Nous devons aussi être attentifs aux types de logements considérés pour le calcul du pourcentage de logements sociaux : ne pas tenir compte des centres d’hébergement et de réinsertion sociale pourrait constituer un mauvais signal à l’adresse des maires et, surtout, les dissuader de construire ce type d’habitat, pourtant indispensable dans le cadre de la solidarité envers les personnes les plus démunies. Je sais que vous serez sensible, madame la ministre, à cette remarque.
Je tiens également à évoquer la nécessaire approche intercommunale de la politique du logement. Il y a un paradoxe évident entre le transfert de la compétence logement à l’EPCI et le décompte de logements sociaux au niveau communal. Ne serait-il pas plus adapté de fixer un plancher à 20 % pour chaque commune membre d’un EPCI et un objectif global de 25 % de logements sociaux sur l’ensemble du territoire intercommunal ? Plusieurs amendements vont dans ce sens et nourriront très certainement un débat intéressant.
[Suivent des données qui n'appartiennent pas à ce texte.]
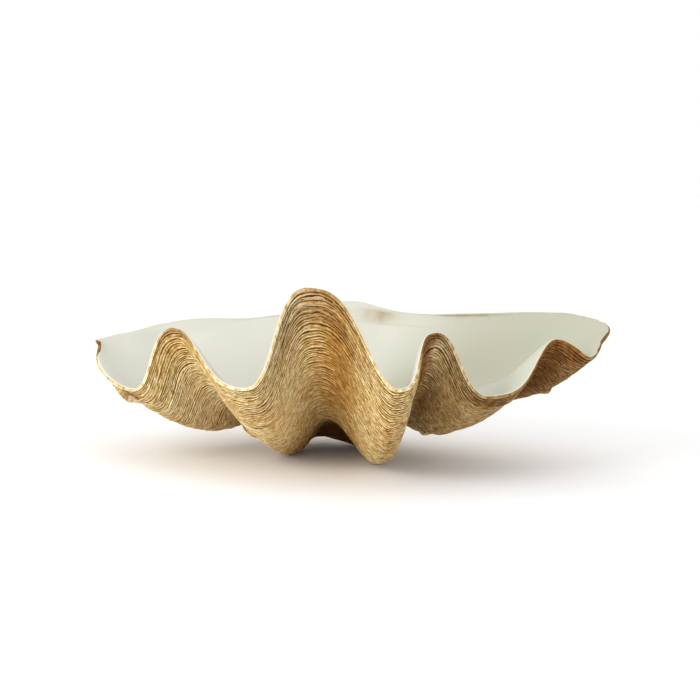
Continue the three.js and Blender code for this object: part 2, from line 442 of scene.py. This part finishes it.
def outside_rows(u):
    """Rows from the beak to the lip, with each row's place in the run of lines."""
    points, sizes, gaps, raised = [], [], [], []
    for size, line, step in growth_rows()[::-1]:
        whole = np.full_like(u, line)
        here = np.clip(size - wander(u, whole) * step, SMALLEST, 1.0)
        height = relief(u, whole, here)
        points.append(outside(u, here) - into_wall(u, here) * height[:, None])
        sizes.append(size)
        strength = line_strength(u, whole)
        # how deep each row lies in the gap between lines, painted dark as shade in the finish
        gaps.append((1.0 - line_shape(whole)) * strength)
        # raised edges, painted pale in the finish: part rubbed wear, part painted highlight
        raised.append(line_shape(whole) ** 4 * strength + 0.35 * scale_height(u, whole))
    return points, sizes, gaps, raised


def lip_rows(u):
    """The rounded edge, a little nibbled and falling away towards the inside."""
    edge = outside(u, 1.0)
    across = wall_direction(u, np.ones_like(u))
    outward = unit(edge - outside(u, 0.985))
    outward = unit(outward - across * np.sum(outward * across, -1, keepdims=True))
    nibble = 1.1 * uneven(u, 0 * u, 142, 1, 31) + 1.4 * uneven(u, 0 * u, 61, 1, 32)
    rows = []
    for k in range(1, LIP_ROWS + 1):
        part = k / (LIP_ROWS + 1)
        reach = (LIP_ROUND + nibble) * math.sin(math.pi * part ** 0.6)
        step = (LIP_WALL - LIP_TAPER) * 0.5 * (1.0 - math.cos(math.pi * part))
        rows.append(edge + across * step + outward * reach[:, None])
    return rows


def inside_rows(u):
    rows = []
    for k in range(FOLLOW_ROWS):
        size = 1.0 - (1.0 - leaving_size(u)) * k / FOLLOW_ROWS
        rows.append(inside(u, size))
    for k in range(HOLLOW_ROWS):
        rows.append(hollow(u, k / HOLLOW_ROWS))
    rows = dished(evened(smoothed(np.array(rows))))
    depth = depth_inside(rows)
    rows[..., 2] += hinge_ridges(u, depth)
    return rows, depth


def depth_inside(rows):
    """How far each point lies in from the lip along the inside, mm."""
    steps = np.linalg.norm(np.diff(rows, axis=0), axis=-1)
    return np.concatenate([np.zeros_like(steps[:1]), np.cumsum(steps, axis=0)])


def hinge_ridges(u, depth):
    height = 0.0
    for row, span, middle, width, top in HINGE_RIDGES:
        away = (u * TURNS - row + TURNS / 2) % TURNS - TURNS / 2
        height = height + top * hump(away, 0.0, span) * hump(depth, middle, width)
    return height


def dish_terms(points):
    """The terms of a smooth surface of the fourth degree in x and y."""
    x, y = points[..., 0] / 200.0, (points[..., 1] - HOLLOW_CENTRE[1]) / 100.0
    return np.stack([x ** i * y ** j for i in range(5) for j in range(5 - i)], -1)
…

Une telle approche serait d’autant plus pertinente que c’est le PLH intercommunal qui fixe aujourd’hui les objectifs pour ce qui concerne le nombre de logements sociaux et leur répartition sur le territoire.
Enfin, je veux le souligner, si ce texte constitue une avancée, celle-ci n’est que partielle : d’après les derniers chiffres, 750 000 logements sont encore indignes ou dégradés dans le parc privé et 2, 8 millions de logements sont vacants. On parle de densification, de manque de foncier et de revitalisation des centres anciens, mais on pourrait, s’appuyant sur ces chiffres, trouver un bon moyen de favoriser la mixité sociale en utilisant ce parc aujourd'hui extrêmement dégradé.
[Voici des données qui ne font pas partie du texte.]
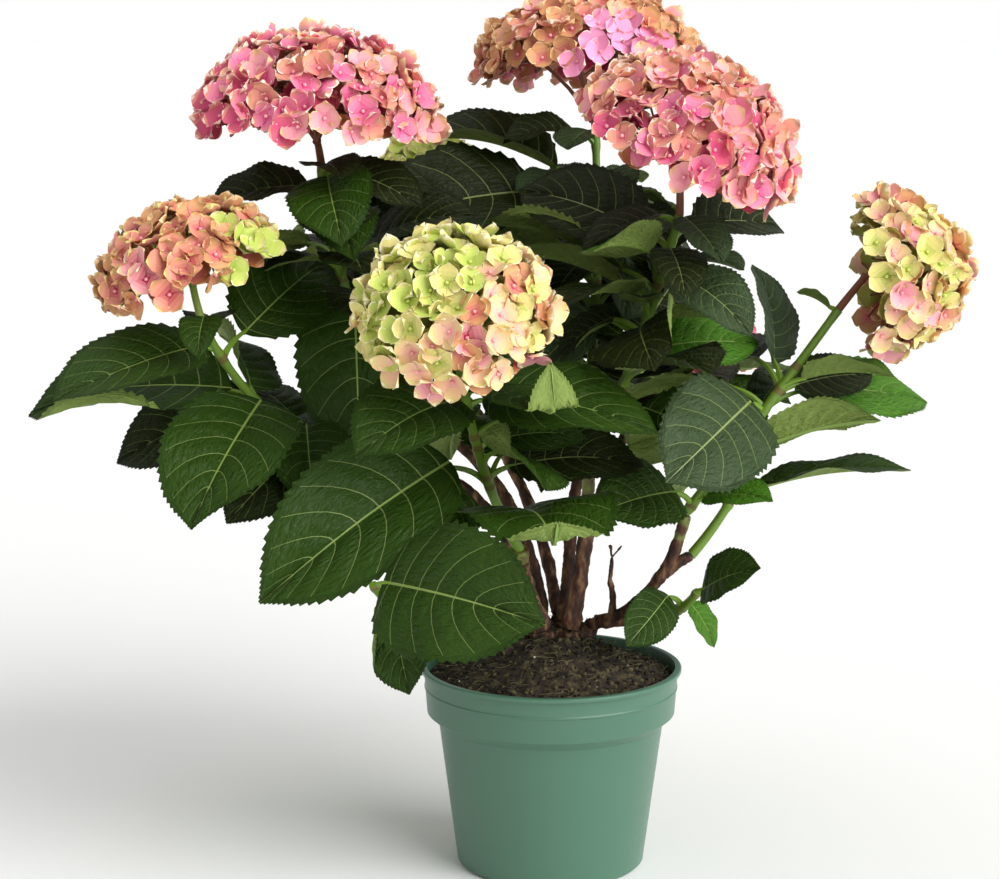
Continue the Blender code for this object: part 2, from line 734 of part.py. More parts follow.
def dome_point(bloom, pole, turn, share=1):
    """A point on the head's dome, at an angle from its axis and round it, in degrees."""
    axis, across, side = bloom_axes(bloom)
    pole = radians(pole)
    turn = radians(turn)
    up = axis * bloom.height * cos(pole)
    out = (cos(turn) * across + sin(turn) * side) * bloom.radius * sin(pole)
    return np.array(bloom.centre) + share * (up + out)


def dome_skin(bloom, share, rings):
    """The points and faces of the dome down to the last ring, open underneath."""
    verts = [dome_point(bloom, 0, 0, share)]
    for pole in rings:
        turns = [360 * side / SHELL_SIDES for side in range(SHELL_SIDES)]
        verts += [dome_point(bloom, pole, turn, share) for turn in turns]
    faces = []
    for side in range(SHELL_SIDES):
        after = (side + 1) % SHELL_SIDES
        faces.append((0, 1 + side, 1 + after))
        for ring in range(len(rings) - 1):
            low = 1 + SHELL_SIDES * ring
            high = low + SHELL_SIDES
            faces.append((low + side, low + after, high + after, high + side))
    return verts, faces


def dome(bloom, share):
    """The closed outer form of a head, with a flat underside."""
    verts, faces = dome_skin(bloom, share, (30, 60, 90, BLOOM_EDGE))
    faces.append(tuple(range(len(verts) - SHELL_SIDES, len(verts))))
    return verts, faces


def in_shell(bloom, depth):
    """The share of the dome that lies the given part of the shell's thickness under its outside."""
    return SHELL - depth * SHELL_THICKNESS / bloom.radius


def shell(bloom):
    """The thin cup of short stalks that the florets stand on, open underneath."""
    verts, faces = dome_skin(bloom, in_shell(bloom, 0), SHELL_RINGS)
    inner_verts, inner_faces = dome_skin(bloom, in_shell(bloom, 1), SHELL_RINGS)
    count = len(verts)
    faces += [tuple(count + corner for corner in face) for face in inner_faces]
    edge = count - SHELL_SIDES
    for side in range(SHELL_SIDES):
        after = (side + 1) % SHELL_SIDES
        faces.append((edge + side, edge + after, count + edge + after, count + edge + side))
    return verts + inner_verts, faces


def floret_places(bloom):
    """Even places over the dome on a golden spiral, as (pole, turn) angles."""
    lowest = cos(radians(FLORET_EDGE))
    for index in range(bloom.florets):
        level = 1 - (1 - lowest) * (index + 0.4) / bloom.florets
        yield np.degrees(np.arccos(level)), GOLDEN_ANGLE * index


def floret_width(bloom):
    """The width at which the florets of a head just keep clear of each other."""
    area = 2 * pi * bloom.radius * bloom.height * (1 - cos(radians(BLOOM_EDGE)))
    return FLORET_SPACING * sqrt(area / bloom.florets)


def floret(bloom, pole, turn, random):
    """A four-petalled floret, as a square cup whose point is sunk in the shell."""
    centre = dome_point(bloom, pole, turn, FLORET_SHARE)
    pin = dome_point(bloom, min(pole, PIN_EDGE), turn, in_shell(bloom, PIN_DEPTH))
    axis, across, side = bloom_axes(bloom)
    offset = centre - np.array(bloom.centre)
    level = np.dot(offset, axis)
    out = unit(axis * level / bloom.height**2 + (offset - axis * level) / bloom.radius**2)
    first = unit(np.cross(out, (0.37, 0.21, -0.55)))
    second = np.cross(out, first)
    width = floret_width(bloom)
    spin = random.uniform(0, 90)
    verts = [centre - out * FLORET_CUP * width, pin]
    for corner in range(PETALS):
        angle = radians(360 * corner / PETALS + spin)
        verts.append(centre + 0.5 * width * (cos(angle) * first + sin(angle) * second))
    faces = []
    for corner in range(PETALS):
        after = (corner + 1) % PETALS
        faces += [(0, 2 + corner, 2 + after), (1, 2 + after, 2 + corner)]
    return verts, faces


def heart(bloom):
    """Where the stalk of a head divides into its branches."""
    axis, _, _ = bloom_axes(bloom)
    return np.array(bloom.centre) - axis * HEART_DEPTH * bloom.height


def flower_stalk(bloom):
    """The stalk from the shoot's tip to the heart of the head, clear of the shoot."""
    shoot = SHOOTS[bloom.shoot]
    way = unit(np.array(shoot.tip) - shoot.bend)
    start = np.array(shoot.tip) + way * GAP
    radius = SHOOT_TAPER * SHOOT_RADIUS
    return tube([start, heart(bloom)], [radius, 0.9 * radius], SHOOT_SIDES, way)


def make_blooms(random):
    for name, bloom in BLOOMS.items():
        shapes = [flower_stalk(bloom), shell(bloom)]
        root = heart(bloom) - 0.05 * bloom.height * bloom_axes(bloom)[0]
        for branch in range(BRANCHES):
            end = dome_point(bloom, BRANCH_POLE, 360 * branch / BRANCHES, in_shell(bloom, BRANCH_DEPTH))
            shapes.append(tube([root, end], [BRANCH_RADIUS] * 2, STALK_SIDES))
        for pole, turn in floret_places(bloom):
            shapes.append(floret(bloom, pole, turn, random))
        fuse(name, shapes, bloom.petals)


def main():
    for old in list(bpy.data.objects):
        bpy.data.objects.remove(old)
    random = np.random.default_rng(SEED)
    make_pot()
    make_soil(random)
    make_crown()
    make_canes()
    make_shoots()
    make_blooms(random)


if __name__ == "__main__":
    main()
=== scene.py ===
"""Potted mophead hydrangea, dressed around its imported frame.

Every piece is built by an operator of its own, in metres and in the frame's own axes. The leaves
and flower heads grow by the same seeded rules as the solids, and are carried finer here.
"""

from collections import namedtuple
from math import cos, pi, radians, sin, sqrt

import bpy
import numpy as np
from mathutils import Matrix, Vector
from mathutils.bvhtree import BVHTree


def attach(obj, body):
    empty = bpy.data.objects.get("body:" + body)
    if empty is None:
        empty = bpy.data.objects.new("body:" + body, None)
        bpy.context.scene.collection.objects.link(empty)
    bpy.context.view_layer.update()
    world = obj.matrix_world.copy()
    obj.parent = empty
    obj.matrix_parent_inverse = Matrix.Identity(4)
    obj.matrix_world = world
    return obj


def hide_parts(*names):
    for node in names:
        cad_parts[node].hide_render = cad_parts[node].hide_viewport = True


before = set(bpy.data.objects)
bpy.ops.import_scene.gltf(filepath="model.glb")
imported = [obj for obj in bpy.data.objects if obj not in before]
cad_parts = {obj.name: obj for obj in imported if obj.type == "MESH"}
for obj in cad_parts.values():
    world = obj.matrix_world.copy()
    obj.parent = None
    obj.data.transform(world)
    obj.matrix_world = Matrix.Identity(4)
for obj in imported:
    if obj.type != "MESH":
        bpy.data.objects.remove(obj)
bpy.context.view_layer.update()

bl_info = {
    "name": "Potted hydrangea",
    "version": (1, 0, 0),
    "blender": (4, 5, 0),
    "location": "3D View > Sidebar > Hydrangea",
    "description": "Builds a potted mophead hydrangea around its frame",
    "category": "Add Mesh",
}

GAP = 0.0003
SEED = 7
# Pot: a tapered wall, a shoulder, and a wider band that ends in a rolled rim.
POT_HEIGHT = 0.163
RIM_RADIUS = 0.105
RIM_HEIGHT = 0.004
RIM_LIP = 0.0028
RIM_ROUND = 0.0008
BAND_RADIUS = 0.0998
BAND_BOTTOM = 0.126
SHOULDER_RADIUS = 0.0905
SHOULDER_TOP = 0.118
BASE_RADIUS = 0.0755
FOOT_ROUND = 0.003
WALL = 0.0022
FLOOR = 0.0035
DRAIN_HOLES = 6
DRAIN_RADIUS = 0.0045
DRAIN_RING = 0.051
# Soil: fills the pot and rises to a flat pad under the crown.
SOIL_EDGE = 0.153
SOIL_TOP = 0.165
PAD_RADIUS = 0.046
# Crown: the flared woody foot that every cane grows from.
CROWN = np.array((0.006, 0.020, SOIL_TOP + GAP))
CROWN_RADIUS = 0.040
CROWN_HEIGHT = 0.012
CANE_FOOT = 0.190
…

De manière générale, des mesures incitatives sont également nécessaires pour encourager la construction, la rénovation thermique des bâtiments et la lutte contre la vacance des logements. Des mesures fiscales devront stimuler la contribution du foncier privé.
Par conséquent, madame la ministre, il est urgent qu’un autre texte sur le logement nous soit présenté.